** begin **
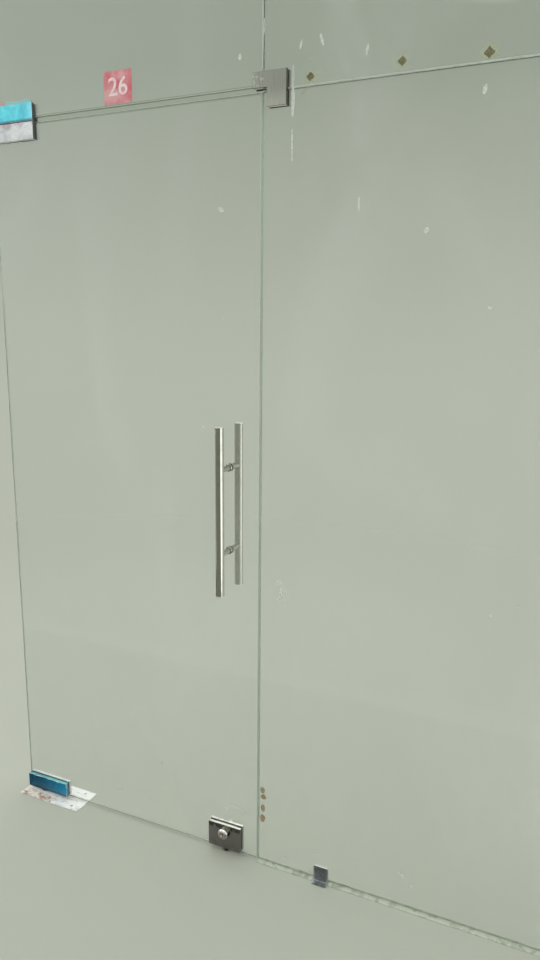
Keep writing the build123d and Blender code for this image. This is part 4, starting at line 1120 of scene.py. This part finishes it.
def blot(bm, x, z, wide, tall, turn, corners, seed, y):
    """A flat closed blot on the front of the glass: round, or with that many corners."""
    points, wobble, waves = 28, 0.16, 1.7
    sunk, proud, inset = 0.02 * MM, 0.12 * MM, 0.82
    rings = []
    for depth, reach in ((-sunk, 1.0), (proud, inset)):
        ring = []
        for step in range(points):
            angle = 2 * math.pi * step / points
            across, up = math.cos(angle), math.sin(angle)
            radius = 1.0
            if corners:
                sector = math.pi / corners
                radius = math.cos(sector) / math.cos(angle % (2 * sector) - sector)
            radius *= reach * (1 + wobble * noise.noise(Vector((across, up, seed)) * waves))
            flat = Vector((across * radius * wide / 2, 0, up * radius * tall / 2))
            flat.rotate(Matrix.Rotation(turn, 3, "Y"))
            ring.append(bm.verts.new(Vector((x, y - depth, z)) + flat))
        rings.append(ring)
    back, front = rings
    bm.faces.new(back)
    bm.faces.new(list(reversed(front)))
    join_rings(bm, front, back)


def blots(name, body, finish, rows, seed=(1, 1), corners=0, y=glass_front, more=None):
    """One piece of blots, each row with a place, a width and a height in millimetres and a turn.
    Seed is how much x and z each count in a blot's outline, and more adds to the piece."""
    bm = bmesh.new()
    for x, z, wide, tall, turn in rows:
        outline = seed[0] * x + seed[1] * z
        blot(bm, x * MM, z * MM, wide * MM, tall * MM, turn, corners, outline, y)
    if more:
        more(bm)
    add_piece(name, mesh_from(bm, f"{name}_mesh"), body, "clear_glass", finish)


class ENTRANCE_OT_glass_marks(bpy.types.Operator):
    """Stick tape, glue, streaks and dried smears to the panes"""

    bl_idname = "entrance.glass_marks"
    bl_label = "Marks on the glass"

    def execute(self, context):
        self.tape()
        self.streaks()
        self.leaf_smears()
        self.corner_dabs()
        return {"FINISHED"}

    def corner_dabs(self):
        """Ragged pale dabs of filler on the end of the corner fitting's arm."""
        dabs = (
            (815, 2225, 5, 14, 0.2),
            (816, 2209, 6, 17, -0.1),
            (824, 2221, 10, 6, 0.4),
            (837, 2215, 14, 6, 0.1),
            (826, 2201, 12, 4, 0.0),
        )
        filler = smudge_finish("pale filler", (0.75, 0.8, 0.7), 0.5)
        blots("corner_dabs", "root", filler, dabs, y=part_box("corner_patch_front")[0].y)

    def tape(self):
        """Amber squares along the sidelight's joint, set on a corner, and brown glue at its foot."""
        squares = [
            (x, z, wide, wide, 0.1 * math.sin(x))
            for x, z, wide in ((963, 2209, 23), (1190, 2215, 23), (1386, 2208, 26))
        ]
        amber = smudge_finish("amber tape", (0.17, 0.155, 0.035), 0.82, thin=0.6)
        blots("amber_tape", "root", amber, squares, seed=(1, 0), corners=4)
        halos = (
            (966, 2209, 44, 34, 0.0),
            (952, 2181, 34, 9, -0.6),
            (1190, 2216, 40, 36, 0.0),
            (1386, 2210, 48, 38, 0.0),
        )
        under_tape = glass_front + 0.05 * MM
        residue = smudge_finish("tape residue", (0.62, 0.68, 0.3), 0.15, thin=0.2)
        blots("tape_residue", "root", residue, halos, seed=(1, 0), y=under_tape)
        spots = (
            (849, 246, 15, 20, 0.0),
            (852, 224, 17, 17, 0.0),
            (851, 186, 15, 24, 0.0),
            (850, 152, 16, 26, 0.0),
        )
        glue = smudge_finish("brown glue", (0.42, 0.32, 0.17), 0.85, thin=0.6)
        blots("brown_glue", "root", glue, spots, seed=(0, 1))

    def streaks(self):
        """Pale streaks and dabs on the sidelight and the pane above the leaf."""
        streaks = (
            (937, 2284, 6, 22, 0.2),
            (991, 2287, 7, 30, -0.3),
            (1105, 2251, 6, 26, 0.15),
            (917, 2060, 4, 90, -0.01),
            (1381, 2134, 9, 22, 0.2),
            (838, 2335, 5, 46, 0.05),
            (771, 2277, 9, 16, 0.0),
            (1096, 1908, 5, 40, 0.0),
            (1266, 1840, 10, 16, 0.9),
            (1423, 1661, 11, 9, 0.0),
            (1474, 912, 9, 12, 0.3),
            (893, 912, 26, 9, 0.2),
            (906, 890, 20, 13, 0.7),
            (897, 868, 14, 30, 0.3),
            (915, 861, 18, 11, 1.2),
            (921, 884, 8, 22, 0.5),
            (926, 46, 9, 8, 0.0),
            (1023, 92, 8, 8, 0.0),
            (1284, 107, 22, 13, 0.4),
            (1312, 80, 10, 9, 0.0),
        )
        white = smudge_finish("white smear", (0.95, 1.0, 0.92), 0.6, thin=0.15)
        blots("white_smears", "root", white, streaks)
        runs = (
            (917, 2182, 6, 112, 0.02),
            (920, 2150, 4, 60, 0.06),
            (918, 2215, 5, 50, -0.03),
        )
        run = smudge_finish("white run", (0.93, 1.0, 0.9), 0.6, thin=0.6)
        blots("white_run", "root", run, runs, seed=(0, 1))

    def leaf_smears(self):
        """Dabs on the leaf and a dried ring over the lock."""
        dabs = (
            (715, 1915, 22, 12, 0.5),
            (658, 1332, 8, 8, 0.0),
            (720, 1636, 6, 7, 0.0),
            (324, 101, 16, 9, 0.4),
            (492, 239, 7, 7, 0.0),
        )
        white = smudge_finish("leaf smear", (0.9, 0.96, 0.88), 0.45)
        blots("leaf_smears", "door", white, dabs, more=self.dried_ring)

    def dried_ring(self, bm):
        """An arc like the foot of a cup, widest in its middle."""
        middle, mean_radius, width = Vector((760 * MM, 0, 146 * MM)), 30 * MM, 6 * MM
        widened, flattened = 1.1, 0.6

        def surface(depth):
            def place(u, v):
                angle = math.radians(200 * u - 10)
                radius = mean_radius + (v - 0.5) * width * (0.4 + math.sin(math.pi * u))
                flat = Vector((math.cos(angle) * radius * widened, 0, math.sin(angle) * radius * flattened))
                return middle + flat + Vector((0, glass_front - depth, 0))

            return place

        closed_sheet(bm, 40, 3, surface(0.1 * MM), surface(-0.02 * MM))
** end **
§ Short task: Word for word, reproduce the listing above from its start up to and including the line that has "join_rings(bm, front, back)". Give only those lines.

§ Result for this exercise:
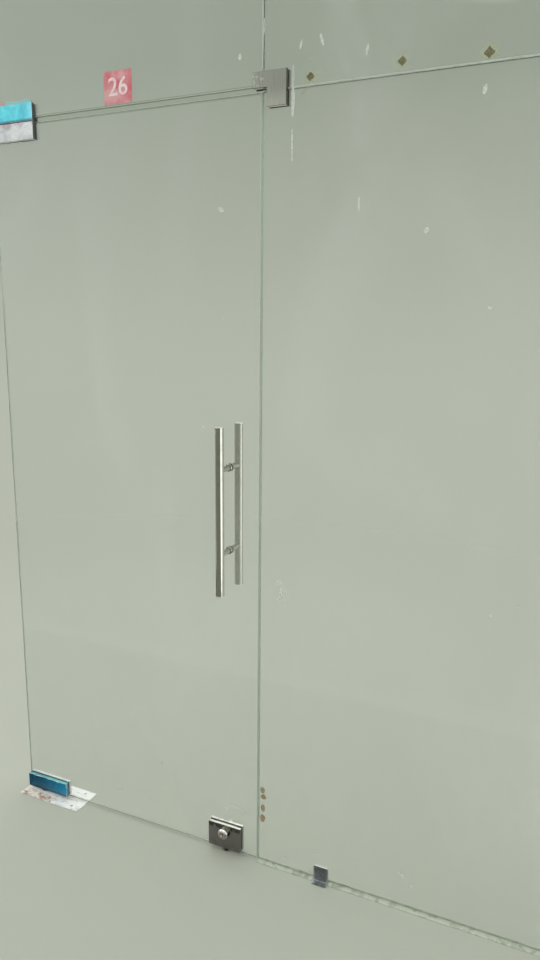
Keep writing the build123d and Blender code for this image. This is part 4, starting at line 1120 of scene.py. This part finishes it.
def blot(bm, x, z, wide, tall, turn, corners, seed, y):
    """A flat closed blot on the front of the glass: round, or with that many corners."""
    points, wobble, waves = 28, 0.16, 1.7
    sunk, proud, inset = 0.02 * MM, 0.12 * MM, 0.82
    rings = []
    for depth, reach in ((-sunk, 1.0), (proud, inset)):
        ring = []
        for step in range(points):
            angle = 2 * math.pi * step / points
            across, up = math.cos(angle), math.sin(angle)
            radius = 1.0
            if corners:
                sector = math.pi / corners
                radius = math.cos(sector) / math.cos(angle % (2 * sector) - sector)
            radius *= reach * (1 + wobble * noise.noise(Vector((across, up, seed)) * waves))
            flat = Vector((across * radius * wide / 2, 0, up * radius * tall / 2))
            flat.rotate(Matrix.Rotation(turn, 3, "Y"))
            ring.append(bm.verts.new(Vector((x, y - depth, z)) + flat))
        rings.append(ring)
    back, front = rings
    bm.faces.new(back)
    bm.faces.new(list(reversed(front)))
    join_rings(bm, front, back)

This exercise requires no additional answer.